When providing peer learning experiences, we try to support libraries to be both directive and open-ended. For example, if librarians bring 20 people together and say “ok, you all want to get better at public speaking ... go for it!”, a lot of people will feel overwhelmed and let down – they want someone to help guide their learning. But we also don’t want libraries to be too directive like typical universities, who tell people that they need to buy an expensive textbook, pay attention to an expert, and complete the same standard test.
Our goal with libraries is to develop programs that have enough structure as to help people get started on a right track, but open-ended enough that people can make the learning experience bend to their will, instead of themselves bending to the will of the class. This isn’t always easy. Drawing people into a circle is a great opportunity to question the concept of expertise and recognize that we are all simultaneously experts and novices. In general, we’ve had much more success developing this idea with library partners than with universities because, as we say above, this philosophy is completely aligned with the mission of libraries.
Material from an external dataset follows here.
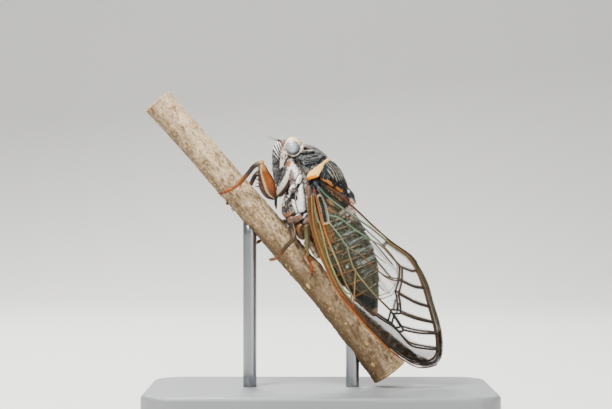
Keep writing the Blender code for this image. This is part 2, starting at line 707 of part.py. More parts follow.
def distance(point, a, b):
    """Distance from a point to the stretch from a to b."""
    span = b - a
    t = min(1.0, max(0.0, (point - a).dot(span) / max(span.length_squared, 1e-12)))
    return (point - a - span * t).length


def ridge_banks(line, outline, border):
    """The two lines along the feet of a ridge, broken where they come too near the wing's edge."""
    banks = []
    for turn in (1, -1):
        bank = []
        for i in range(len(line)):
            ahead = (line[min(i + 1, len(line) - 1)] - line[max(i - 1, 0)]).normalized()
            point = line[i] + turn * RIDGE_HALF_WIDTH * Vector((-ahead.y, ahead.x))
            if inside(outline, point) and min(distance(point, *span) for span in border) > RIDGE_TO_EDGE:
                bank.append(point)
            else:
                banks.append(bank)
                bank = []
        banks.append(bank)
    return [bank for bank in banks if len(bank) > 1]


def grid_points(outline, lines):
    """Points on an even grid inside an outline and clear of its lines."""
    low, high = (Vector((pick(p.x for p in outline), pick(p.y for p in outline))) for pick in (min, max))
    found = []
    for column in range(int((high.x - low.x) / CELL_STEP) + 1):
        for row in range(int((high.y - low.y) / CELL_STEP) + 1):
            point = low + CELL_STEP * Vector((column, row + 0.4))
            if inside(outline, point) and all(distance(point, *span) > CELL_TO_LINE for span in lines):
                found.append(point)
    return found


def flat_wing(outline, lines):
    """The points and triangles of a wing laid flat, with its veins and their feet as edges."""
    border = list(zip(outline, outline[1:] + outline[:1]))
    spans = [(a, b) for line in lines for a, b in zip(line, line[1:])]
    points = list(outline)
    edges = [(i, (i + 1) % len(outline)) for i in range(len(outline))]
    for line in lines:
        for chain in [line] + ridge_banks(line, outline, border):
            start = len(points)
            points.extend(chain)
            edges.extend((start + i, start + i + 1) for i in range(len(chain) - 1))
    points += grid_points(outline, border + spans)
    flat, _, faces, *_ = delaunay_2d_cdt(points, edges, [], 0, MERGE_WITHIN)
    middles = [sum((flat[i] for i in face), Vector((0, 0))) / len(face) for face in faces]
    return flat, [face for face, middle in zip(faces, middles) if inside(outline, middle)]


def wing(name, edges_of_wing, veins, height, out, side):
    """A thin ridged wing: one flat triangulation, lifted to both faces of its curved membrane."""
    edge, back = (even_points(chain, EDGE_STEP) for chain in edges_of_wing)
    lines = [even_points(vein, VEIN_STEP) for vein in veins.values()]
    flat, faces = flat_wing(edge[:-1] + back[::-1], lines)
    spans = [(a, b) for line in lines for a, b in zip(line, line[1:])]

    def ridge(point):
        near = min(distance(point, *span) for span in spans)
        return height * max(0.0, 1 - near / RIDGE_HALF_WIDTH)

    bm = bmesh.new()
    outer, inner = [], []
    for point in flat:
        middle = Vector((point.x, point.y, out(point.x, point.y)))
        along, up = slopes(out, point.x, point.y)
        normal = Vector((-along, -up, 1)).normalized()
        lifted = middle + normal * (MEMBRANE / 2 + ridge(point))
        sunk = middle - normal * MEMBRANE / 2
        outer.append(bm.verts.new((lifted.x, lifted.y, side * lifted.z)))
        inner.append(bm.verts.new((sunk.x, sunk.y, side * sunk.z)))
    uses = {}
    for a, b, c in faces:
        bm.faces.new((outer[a], outer[b], outer[c]))
        bm.faces.new((inner[c], inner[b], inner[a]))
        for i, j in ((a, b), (b, c), (c, a)):
            key = (min(i, j), max(i, j))
            uses[key] = uses.get(key, 0) + 1
    for (i, j), count in uses.items():
        if count == 1:
            bm.faces.new((outer[i], outer[j], inner[j]))
            bm.faces.new((outer[i], inner[j], inner[i]))
    for vert in [vert for vert in bm.verts if not vert.link_faces]:
        bm.verts.remove(vert)
    return link_mesh(name, bm)


# Legs

def make_leg(name, sizes):
    pieces = [limb(name, sizes["femur"])]
    pieces += [limb(part, sizes[part]) for part in ("coxa", "tibia")]
    pieces.append(limb("tarsus", sizes["tarsus"], 1))
    knee, knee_radius = sizes["femur"][-1]
    pieces.append(ellipsoid("knee", knee, [knee_radius + 0.05] * 3, 8, 5))
    foot, foot_radius = sizes["tarsus"][-1]
    for tips in sizes["claws"]:
        pieces += [limb("claw", [(foot, 0.22), (tip, 0.12)], 1) for tip in tips]
    pieces += [limb("spine", [(root, 0.28), (tip, 0.1)], 1) for root, tip in sizes["spines"]]
    return fuse(name, pieces)


# Branch and stand

def branch_form(name, grow=0.0):
    """A cut length of branch with a few low knobs."""
    rings = []
    first, last = BRANCH_LINE[0][0], BRANCH_LINE[-1][0]
    for index in range(BRANCH_RINGS + 1):
        u = first + (last - first) * index / BRANCH_RINGS
        rise = (smooth(BRANCH_LINE, u + 0.5) - smooth(BRANCH_LINE, u - 0.5))
        across = Vector((-rise, 1, 0)).normalized()
        middle = Vector((u, smooth(BRANCH_LINE, u), 0))
        ring = []
        for side in range(BRANCH_SIDES):
            angle = 2 * math.pi * side / BRANCH_SIDES
            radius = smooth(BRANCH_RADIUS, u) + grow
            for knob_u, knob_angle, height in KNOBS:
                turn = (angle - knob_angle + math.pi) % (2 * math.pi) - math.pi
                radius += height * math.exp(-(((u - knob_u) / KNOB_LENGTH) ** 2) - (turn / KNOB_SPREAD) ** 2)
            ring.append(middle + radius * (across * math.sin(angle) + Vector((0, 0, math.cos(angle)))))
        rings.append(ring)
    return loft(name, rings)


def make_base():
    """A flat plate with rounded corners and a softened edge."""
    length, width, height = BASE_SIZE
    bm = bmesh.new()
    bmesh.ops.create_cube(bm, size=1.0)
    bmesh.ops.scale(bm, vec=BASE_SIZE, verts=bm.verts)
    bmesh.ops.translate(bm, vec=(0, 0, height / 2), verts=bm.verts)
    upright = [edge for edge in bm.edges if abs(edge.verts[0].co.z - edge.verts[1].co.z) > height / 2]
    bmesh.ops.bevel(bm, geom=upright, offset=BASE_CORNER, segments=6, profile=0.5, affect="EDGES")
    top = [edge for edge in bm.edges if all(vert.co.z > height - 0.01 for vert in edge.verts)]
    bmesh.ops.bevel(bm, geom=top, offset=BASE_EDGE, segments=2, profile=0.5, affect="EDGES")
    return link_mesh("stand_base", bm)


def make_rod(name, x, axes):
    """An upright rod from the base to the underside of the branch, cut to fit it."""
    lean = math.radians(BODY_LEAN)
    foot = BASE_SIZE[2] + GAP
    first, last = BRANCH_LINE[0][0], BRANCH_LINE[-1][0]
    line = [(u, smooth(BRANCH_LINE, u)) for u in (first + (last - first) * k / 400 for k in range(401))]
    misses = [abs(EYES_X + u * math.cos(lean) + v * math.sin(lean) - x) for u, v in line]
    u, v = line[misses.index(min(misses))]
    top = EYES_Z - u * math.sin(lean) + v * math.cos(lean)
    bm = bmesh.new()
    sizes = {"radius1": ROD_RADIUS, "radius2": ROD_RADIUS, "depth": top - foot}
    bmesh.ops.create_cone(bm, cap_ends=True, segments=20, **sizes)
    bmesh.ops.translate(bm, vec=(x, 0, (top + foot) / 2), verts=bm.verts)
    rod = link_mesh(name, bm)
    cutter = branch_form("branch_cutter", GAP)
    cutter.parent = axes
    return carve(rod, [cutter])


def clear_scene():
    for obj in list(bpy.data.objects):
        bpy.data.objects.remove(obj)


def build():
    axes = body_axes()
    black, olive, amber = (0.03, 0.032, 0.035), (0.12, 0.09, 0.04), (0.45, 0.16, 0.03)
    finish(make_head(), (0.12, 0.11, 0.10), 0.6, axes)
    for side, hand in ((1, "left"), (-1, "right")):
        ball = eye(side)
        ball.name = "eye_" + hand
        finish(ball, (0.42, 0.46, 0.52), 0.3, axes)
        feeler = limb("antenna_" + hand, [((u, v, side * w), radius) for (u, v, w), radius in ANTENNA])
        finish(carve(feeler, skull_cutters(GAP) + ledges(GAP)), black, 0.5, axes)
    rostrum = limb("rostrum", ROSTRUM)
    finish(carve(rostrum, skull_cutters(GAP)), black, 0.5, axes)

    pronotum = carve(pronotum_form(), head_cutters(GAP))
    finish(pronotum, (0.10, 0.10, 0.10), 0.6, axes)
    mesonotum = carve(mesonotum_form(), [pronotum_form(GAP)])
    finish(mesonotum, black, 0.6, axes)
    scutellum = carve(fuse("scutellum", crest_pieces()), [mesonotum_form(GAP)])
    finish(scutellum, (0.3, 0.24, 0.16), 0.6, axes)
    above = [pronotum_form(GAP), mesonotum_form(GAP)] + crest_pieces(GAP)
    thorax = carve(thorax_form(), head_cutters(GAP) + above)
    finish(thorax, (0.55, 0.52, 0.5), 0.8, axes)
    abdomen = carve(abdomen_form(), [thorax_form(GAP)] + crest_pieces(GAP))
    finish(abdomen, (0.06, 0.08, 0.1), 0.5, axes)

    for side, hand in ((1, "left"), (-1, "right")):
        plate = plate_form(side)
        plate.name = "operculum_" + hand
        finish(carve(plate, [thorax_form(GAP), abdomen_form(GAP)]), (0.6, 0.58, 0.5), 0.6, axes)
        trunk = [thorax_form(GAP), mesonotum_form(GAP), pronotum_form(GAP)]
        outline = (FORE_EDGE, FORE_BACK)
        fore = wing("forewing_" + hand, outline, FORE_VEINS, RIDGE_HEIGHT, forewing_out, side)
        finish(carve(fore, trunk, "MANIFOLD"), (0.35, 0.33, 0.22), 0.3, axes)
        trunk = [thorax_form(GAP), mesonotum_form(GAP)]
        outline = (HIND_EDGE, HIND_BACK)
        hind = wing("hindwing_" + hand, outline, HIND_VEINS, HIND_RIDGE_HEIGHT, hindwing_out, side)
        finish(carve(hind, trunk, "MANIFOLD"), (0.35, 0.35, 0.3), 0.3, axes)

    for name, sizes in LEGS.items():
        leg = make_leg(name, sizes)
        leg = carve(leg, [thorax_form(GAP)] + (skull_cutters(GAP) if name.startswith("fore") else []))
        finish(leg, amber if name.startswith("fore") else olive, 0.4, axes)

    finish(branch_form("branch"), (0.35, 0.27, 0.2), 0.9, axes)
    finish(make_base(), (0.75, 0.74, 0.72), 0.5)
    finish(make_rod("stand_rod_long", LONG_ROD_X, axes), (0.6, 0.6, 0.6), 0.3)
    finish(make_rod("stand_rod_short", SHORT_ROD_X, axes), (0.6, 0.6, 0.6), 0.3)


clear_scene()
PARTS = bpy.data.collections.new("cicada")
bpy.context.scene.collection.children.link(PARTS)
build()
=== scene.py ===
"""The looks of a life-size cicada model on a cut branch and a plain stand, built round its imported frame.

Sizes are in millimetres and become metres when a piece is placed. The insect and its branch are drawn in
the insect's own axes: u runs from the middle of the eyes to the tail, v up out of its back, and w out to
its left. The stand is drawn in the world's axes. Marks on the body are lines of (u, v) points with a half
width, so the same mark lies on both sides.
"""

import math

import bmesh
import bpy
import numpy as np
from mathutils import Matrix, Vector, noise


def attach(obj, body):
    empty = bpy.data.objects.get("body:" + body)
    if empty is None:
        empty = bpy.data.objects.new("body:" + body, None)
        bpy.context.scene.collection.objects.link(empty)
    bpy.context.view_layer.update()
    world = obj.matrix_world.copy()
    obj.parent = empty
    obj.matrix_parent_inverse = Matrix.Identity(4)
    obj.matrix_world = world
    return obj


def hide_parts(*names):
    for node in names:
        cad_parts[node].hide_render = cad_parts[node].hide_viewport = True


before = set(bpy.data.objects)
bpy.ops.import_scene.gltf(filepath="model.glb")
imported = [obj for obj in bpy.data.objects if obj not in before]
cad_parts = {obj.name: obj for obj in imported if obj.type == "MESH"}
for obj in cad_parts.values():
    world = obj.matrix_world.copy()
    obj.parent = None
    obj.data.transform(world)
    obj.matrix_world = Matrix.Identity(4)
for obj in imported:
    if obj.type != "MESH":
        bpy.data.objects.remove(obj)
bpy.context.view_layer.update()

MM = 0.001
# Where the middle of the eyes lies in the world, and how steeply the body stands.
EYES_X = -5.19
EYES_Z = 47.96
BODY_LEAN = math.radians(57.9)

# The two sides of the insect: the sign of w there, and the side's name.
SIDES = ((1, "left"), (-1, "right"))

# Colours that several pieces share, in sRGB.
INK = "#0d0e11"
SLATE = "#3b4145"
ASH = "#8f918d"
BLOOM = "#ece8e2"
CREAM = "#efc17c"
ORANGE = "#a65800"
RUST = "#74300c"
UMBER = "#2e1b0e"
MOSS = "#5c785e"
TAN = "#94683a"

# Body forms: (u, top, bottom, level of the widest part, half width).
THORAX = [
    (1.4, -0.2, -2.4, -1.3, 3.8),
    (2.6, 0.9, -3.4, -1.4, 4.3),
    (4.2, 2.4, -4.4, -1.5, 4.9),
    (6.0, 3.6, -5.3, -1.6, 5.2),
    (7.6, 4.0, -6.7, -1.7, 5.2),
    (9.2, 4.2, -7.7, -1.8, 5.15),
    (11.0, 4.3, -7.8, -1.8, 5.05),
    (12.6, 4.1, -7.3, -1.7, 4.95),
    (13.6, 3.9, -6.5, -1.5, 4.85),
    (14.4, 3.7, -5.7, -1.3, 4.7),
]
PRONOTUM = [
    (0.7, 2.2, -0.7, 0.2, 4.9),
    (1.7, 3.2, -0.85, 0.1, 5.3),
    (3.0, 4.1, -0.9, 0.1, 5.6),
    (4.3, 4.6, -0.95, 0.0, 5.8),
    (4.9, 4.75, -1.0, 0.0, 5.95),
    (6.0, 4.8, -0.95, 0.0, 6.2),
]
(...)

Nico Koenig coordinates the learning circle program and supports the emerging community of educators and librarians involved with P2PU. He has a decade of experience in developing, coordinating and facilitating non-formal and community-based adult education curricula and projects.
„Libraries as community spaces can do far more than direct people to a book or website that will answer their question“
Grif Peterson oversees the learning design and development of learning circles, including the selection and introduction of online courses, the design and development of support materials for facilitators and learners, and the delivery of training and onboarding for facilitators. He has cultivated relationships between P2PU and public libraries around the world, leading to lasting relationships with many systems including Chicago Public Library and Kenya National Library Service.